Why Most RAG Systems Fail in Production (And How to Fix Them)

Most people think RAG (Retrieval‑Augmented Generation) is simple:
chunk your data
create embeddings
retrieve results
And honestly, that works perfectly in demos/MVPs. But in production, it breaks badly. After building multiple real‑world RAG systems, I’ve learned something important:
The problem is rarely a single component. The problem is how everything works together.
Let me walk you through where things actually fail and how to fix them.
1) Data ingestion where most problems start
Before you even think about AI, your data needs to be clean. Most systems fail here because they ignore this step.
In real-world data, you’ll find:
HTML tags, scripts, and junk content
duplicate or near‑duplicate information
messy structure (pages that mix docs, code, and UI text)
missing or implicit context (no source, no timestamps)
If you index this as‑is, your system will:
waste tokens on irrelevant text
retrieve noisy or duplicated content
confuse the model and increase hallucinations
What works in production:
clean the data (strip HTML, remove scripts, normalize whitespace)
deduplicate (hashing + fuzzy matching)
preserve structure (headings, lists, code blocks)
attach useful metadata (source, category, author, timestamps, URL)
normalize language variants and common abbreviations
This step alone often improves results more than upgrading the model.
2) Chunking
Most people split text like 500 tokens + some overlap. Sounds reasonable, right?
But here’s the problem: you’re breaking meaning.
Let’s say your document says:
To connect to the database, first initialize the client using your API key. Once initialized, you can execute queries.
Now imagine this gets split into two chunks.
If a user asks:
👉 “How do I execute queries?”
The system might retrieve only the second part:
“Once initialized, you can execute queries…”
But now something is missing
👉 How do you initialize it?
So the model tries to fill the gap, and that’s where hallucinations start.
Instead of blindly splitting text:
use structure-based chunking (headings, sections)
use semantic chunking (group related ideas)
Bad chunking cuts ideas in half. Good chunking keeps ideas complete and in production, this directly affects answer quality.
3) Embeddings
Now let’s talk about embeddings. In the beginning, most teams pick a small, cheap model.

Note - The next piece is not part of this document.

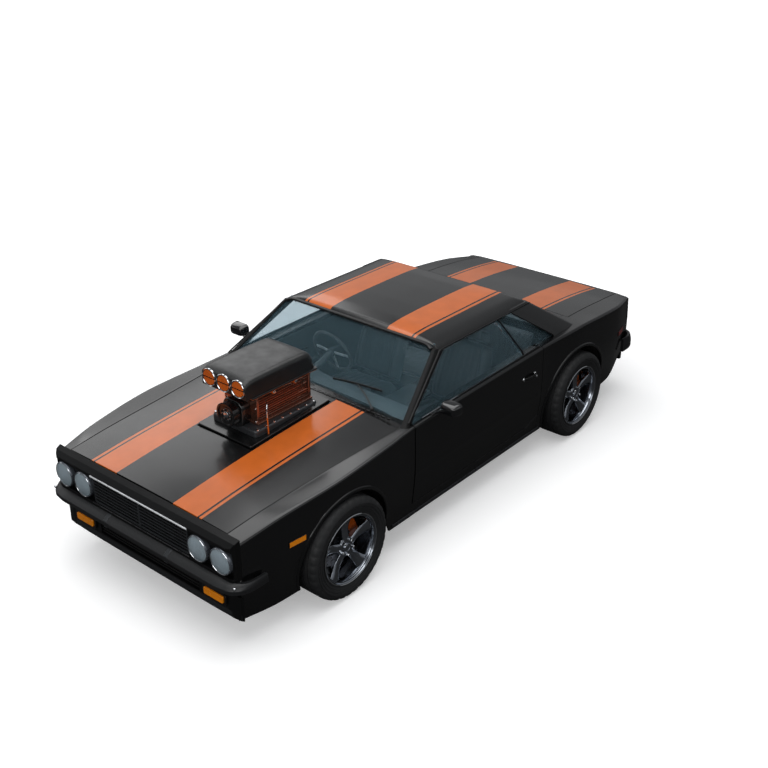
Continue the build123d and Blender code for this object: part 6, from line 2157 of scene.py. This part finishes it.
@dataclass
class Studio:
    """Pale floor, even soft light and the camera."""

    eye: Point = (4.793, -5.666, 4.406)
    lens: float = 51.384
    azimuth: float = 40.07187
    elevation: float = 26.7777
    roll: float = -0.076
    floor: Colour = (0.93, 0.93, 0.93)
    bounce: Colour = (0.05, 0.05, 0.05)
    fade: Pair = (2.6, 6.5)
    least_glow: float = 0.3

    def build(self) -> None:
        """Makes the floor, the lights, the world and the camera."""
        self.ground()
        self.lights()
        self.world()
        self.camera()

    def ground(self) -> None:
        """A wide pale floor that takes the car's shadow and fades to white around it.

        Seen by the camera it is pale and, past a few metres, gives off white light itself; to
        the light that bounces off it, it is dark, so the car's sides keep their depth.
        """
        reach, drop = 30.0, -0.0005
        mesh = bpy.data.meshes.new("studio_floor")
        corner = [(x * reach, y * reach, drop) for x, y in ((-1, -1), (1, -1), (1, 1), (-1, 1))]
        mesh.from_pydata(corner, [], [(0, 1, 2, 3)])
        mat = bpy.data.materials.new("studio_floor")
        mat.use_nodes = True
        nt = mat.node_tree
        nt.nodes.clear()
        near, far = self.fade
        where = add_node(nt, "TexCoord").outputs["Object"]
        away = add_node(nt, "VectorMath", {0: where}, operation="LENGTH").outputs["Value"]
        fade = add_node(nt, "MapRange", {"Value": away, "From Min": near, "From Max": far,
                                         "To Min": self.least_glow, "To Max": 1.0},
                        interpolation_type="SMOOTHSTEP")
        pale = add_node(nt, "BsdfDiffuse", {"Color": (*self.floor, 1.0)})
        glow = add_node(nt, "Emission", {"Strength": fade.outputs["Result"]})
        path = add_node(nt, "LightPath").outputs
        mix = add_node(nt, "MixShader", {
            "Fac": sum_of(nt, "MAXIMUM", path["Is Camera Ray"], path["Is Transmission Ray"]),
            1: add_node(nt, "BsdfDiffuse", {"Color": (*self.bounce, 1.0)}),
            2: add_node(nt, "AddShader", {0: pale, 1: glow})})
        add_node(nt, "OutputMaterial", {"Surface": mix})
        mesh.materials.append(mat)
        linked("studio_floor", mesh)

    def lights(self) -> None:
        """Large soft panels over and round the car."""
        rows = (("overhead", (0.2, -0.7, 6.5), (0, -0.2, 0.5), 7.0, 9.0, 405.0),
                ("front", (2.4, -8.5, 3.6), (0, -0.8, 0.6), 6.0, 3.0, 150.0),
                ("left", (8.5, 1.0, 4.8), (0, 0, 0.6), 8.0, 3.0, 45.0),
                ("right", (-7.5, -2.0, 3.5), (0, 0, 0.6), 8.0, 3.0, 60.0),
                ("high_back", (-7.6, 3.2, 6.1), (0, -1.6, 0.9), 5.5, 3.6, 92.0),
                ("left_front", (7.5, -5.5, 3.2), (0.6, -1.6, 0.5), 4.0, 3.0, 42.0),
                ("back", (-5.4, 7.6, 4.6), (0, 0, 0.9), 9.0, 4.2, 24.0))
        for name, place, aim, wide, tall, power in rows:
            data = bpy.data.lights.new(name, "AREA")
            data.shape = "RECTANGLE"
            data.size, data.size_y, data.energy = wide, tall, power
            obj = linked(name, data)
            obj.location = place
            obj.rotation_euler = toward_angles(np.array(place), np.array(aim))
            obj.visible_camera = False

    def world(self) -> None:
        """Soft grey surroundings, plain white where the camera sees them."""
        world = bpy.data.worlds.new("studio")
        bpy.context.scene.world = world
        world.use_nodes = True
        nt = world.node_tree
        nt.nodes.clear()
        soft = add_node(nt, "Background", {"Color": (0.8, 0.82, 0.85, 1.0), "Strength": 0.3})
        white = add_node(nt, "Background", {"Color": (1.0, 1.0, 1.0, 1.0), "Strength": 1.0})
        seen = add_node(nt, "LightPath").outputs["Is Camera Ray"]
        mix = add_node(nt, "MixShader", {0: seen, 1: soft, 2: white})
        add_node(nt, "OutputWorld", {"Surface": mix})

    def camera(self) -> None:
        """The camera: its back vector from azimuth and elevation, turned by the roll."""
        az, el, roll = (math.radians(v) for v in (self.azimuth, self.elevation, self.roll))
        right = np.array([math.cos(az), math.sin(az), 0.0])
        back = np.array([math.sin(az) * math.cos(el), -math.cos(az) * math.cos(el), math.sin(el)])
        up = np.cross(back, right)
        right2 = math.cos(roll) * right + math.sin(roll) * up
        up2 = -math.sin(roll) * right + math.cos(roll) * up
        data = bpy.data.cameras.new("studio_camera")
        data.sensor_width = 36.0
        data.lens = self.lens
        data.clip_end = 200.0
        obj = linked("studio_camera", data)
        matrix = np.eye(4)
        matrix[:3, 0], matrix[:3, 1], matrix[:3, 2], matrix[:3, 3] = right2, up2, back, self.eye
        obj.matrix_world = Matrix(matrix.tolist())
        bpy.context.scene.camera = obj


def toward_angles(place: Array, aim: Array) -> Point:
    """Turns that point a light's -Z from a place at an aim: tilt from the way down, then
    heading round the vertical."""
    way = aim - place
    flat = math.hypot(way[0], way[1])
    return math.atan2(flat, -way[2]), 0.0, math.atan2(-way[0], way[1])


def main() -> None:
    """Builds the car and the studio."""
    logging.basicConfig(level=logging.INFO, format="%(message)s")
    bpy.context.scene.view_settings.view_transform = "Standard"
    Bodywork().build()
    Glasshouse().build()
    Wheels().build()
    Nose().build()
    Tail().build()
    Blower().build()
    Cabin().build()
    Underbody().build()
    Studio().build()


if __name__ == "__main__":
    main()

It’s fast. It works. It looks good. Until real users show up. Users don’t ask clean questions. They ask things like:
“why db not connecting”
“payment issue fix urgent”
“api not working after update”
Suddenly:
relevant results are missed
answers feel “slightly off."
So you upgrade to a better model.
Now:
search improves
results make sense
answers feel reliable
But your cost increases
The Real Decision
It’s not about picking the “best” model.
It’s about balance:
smaller models → cheaper, but less accurate
larger models → better results, higher cost
In production you choose what fits your users, your data, and your budget.
4) Vector database
Early on, tools like FAISS or Chroma work great. But as you scale, you realize storage is not the problem but retrieval quality is
This is where production-grade systems matter.

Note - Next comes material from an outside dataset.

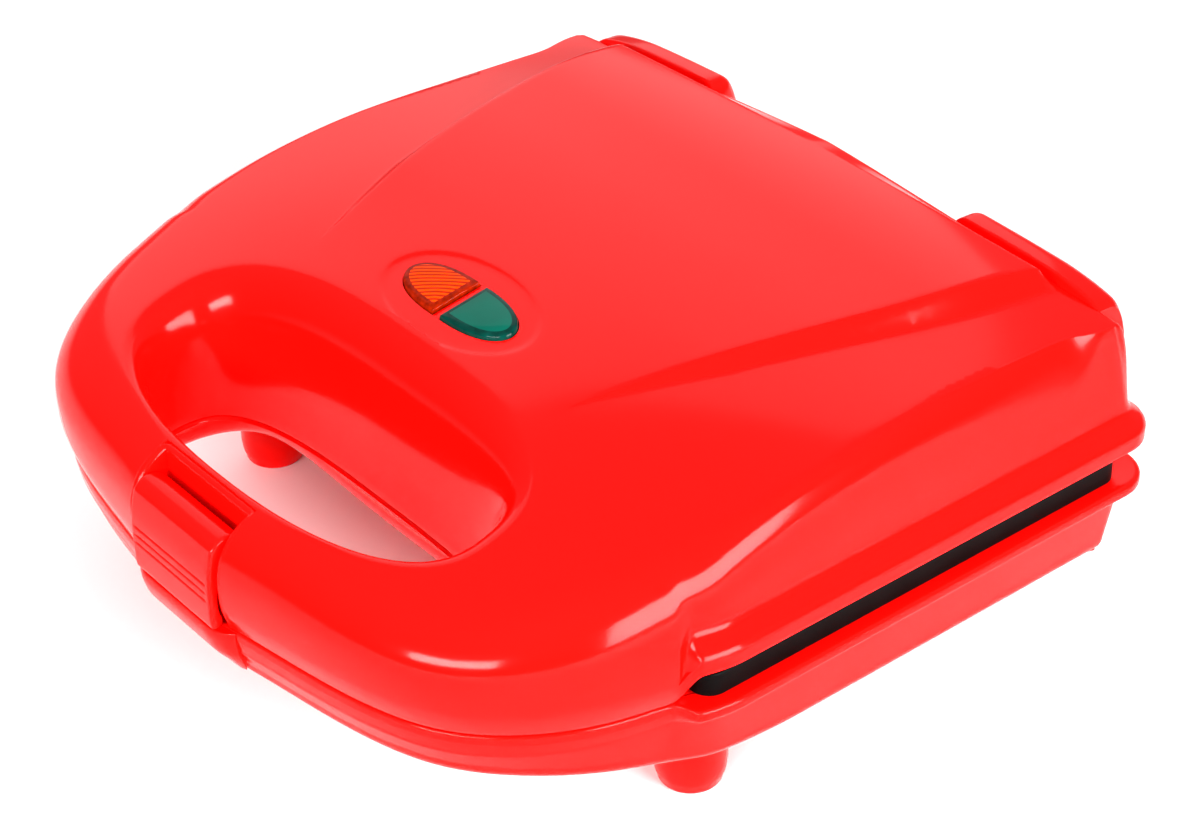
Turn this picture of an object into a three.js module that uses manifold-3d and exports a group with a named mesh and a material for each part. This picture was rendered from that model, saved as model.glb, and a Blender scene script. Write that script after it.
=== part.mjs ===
// Two-slice sandwich maker with a hinged lid, a D-shaped carrying handle and a rocking latch.
// Millimetres, +Z up, +X to the right, the handle towards -Y and the hinge towards +Y.
// The origin is on the table, under the middle of the body.

import * as THREE from "three";
import { mergeVertices } from "three/addons/utils/BufferGeometryUtils.js";
import Module from "manifold-3d";

const wasm = await Module();
wasm.setup();

// Walls and clearances
const wallThickness = 2.4;
const fitGap = 0.3;
const overrun = 6;
const shortOverrun = 1;

// Body, seen from above
const wallHalfWidth = 107;
const frontReach = 106;
const wallRear = 102;
const rearCornerRadius = 6;
const frontOutlineShares = [[0, 1], [0.25, 0.958], [0.545, 0.882], [0.742, 0.765], [0.878, 0.555],
  [0.938, 0.37], [0.975, 0.17], [1, 0]];

// Handle hole: the bar in front of it, the post at each end, and its scoops
const handleBar = 14;
const handlePost = 48;
const holeHalfWidth = wallHalfWidth - handlePost;
const holeHalfDepth = 22;
const holeCentre = handleBar + holeHalfDepth - frontReach;
const holeBow = 4;
const holePower = 2.5;
const holeFlare = 12;
const holeNearFlare = 3;
const holeSideFlare = 9;
const holeFlareDepth = 26;
const holeNearFlareDepth = 5;
const baseHoleLip = 6;
const baseHoleFlare = 16;
const baseHoleSideFlare = 13;
const baseHoleNearFlare = 3.3;
const baseHoleLipGrowth = 3;
const baseHoleSquare = 2.5;

// Plates, seen from above
const plateSetback = 6;
const plateOverhang = 1;
const plateRearSetback = 5;
const plateFront = holeCentre + holeHalfDepth + holeBow + plateSetback;
const plateHalfWidth = wallHalfWidth + plateOverhang;
const plateRear = wallRear - plateRearSetback;
const plateMid = (plateFront + plateRear) / 2;
const outlineRun = 8;
const handleStart = plateFront + outlineRun;
const flangeSetback = 1;
const flangeRun = 6;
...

Modern vector databases offer
hybrid search (keyword + semantic)
metadata filtering
fast and scalable queries
These features are not “nice to have” they are what make your system reliable.
5) Retrieval
In demos, retrieval looks easy: take a query → find top results → done, but real users don’t behave like demo users.
They:
ask vague questions
use wrong terms
write incomplete sentences
So even if the answer exists, your system might not find it
What Actually Works
Production systems improve retrieval in layers:
- Hybrid Search
Combine keyword + semantic search
useful when exact terms matter (e.g., “API key," “error 500”)
- Query Rewriting
Fix the user’s question before searching
“how fix db issue” → “how to fix database connection issues”
- Reranking
Reorder results using a stronger model
ensures the best answer comes first
This is often the biggest accuracy boost.

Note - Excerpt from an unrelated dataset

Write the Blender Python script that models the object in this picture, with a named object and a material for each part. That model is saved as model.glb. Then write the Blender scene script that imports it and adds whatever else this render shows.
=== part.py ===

6) Prompting — The Final Layer
Even if everything works the final answer depends on your prompt
A common mistake:
sending raw context to the model
hoping it figures things out
This is where hallucinations happen.
Example
User asks:
“What is the refund policy?”
But your data doesn’t contain the answer.
Without control, the model might make something up
The Fix
Structure your prompt clearly:
define the role of the assistant
include the user query
pass retrieved context
And most importantly:
Add strict rules:
“Answer only from the provided context."
“If the answer is not found, say you don’t know."
This keeps your system honest.
7) Monitoring
Here’s the truth: even after building everything, you still don’t know if it works until you track it.
What You Need to Monitor
which chunks were retrieved
which queries failed
where hallucinations happened
token usage and cost
Because when something goes wrong, you need to know:
Was it retrieval?
Was it chunking?
Was it the prompt?
Why This Matters
A production RAG system is not “set and forget." It improves over time only if you observe and fix it continuously
Final Thought
RAG is not just
chunking
embeddings
retrieval
That’s the demo version.
Real-world RAG is a system where:
data quality
chunking strategy
retrieval pipeline
prompting
monitoring
All work together and if even one part is weak the whole system breaks
If you’re building a RAG system for your product or business, focus less on “which model to use” and more on how the entire pipeline works together.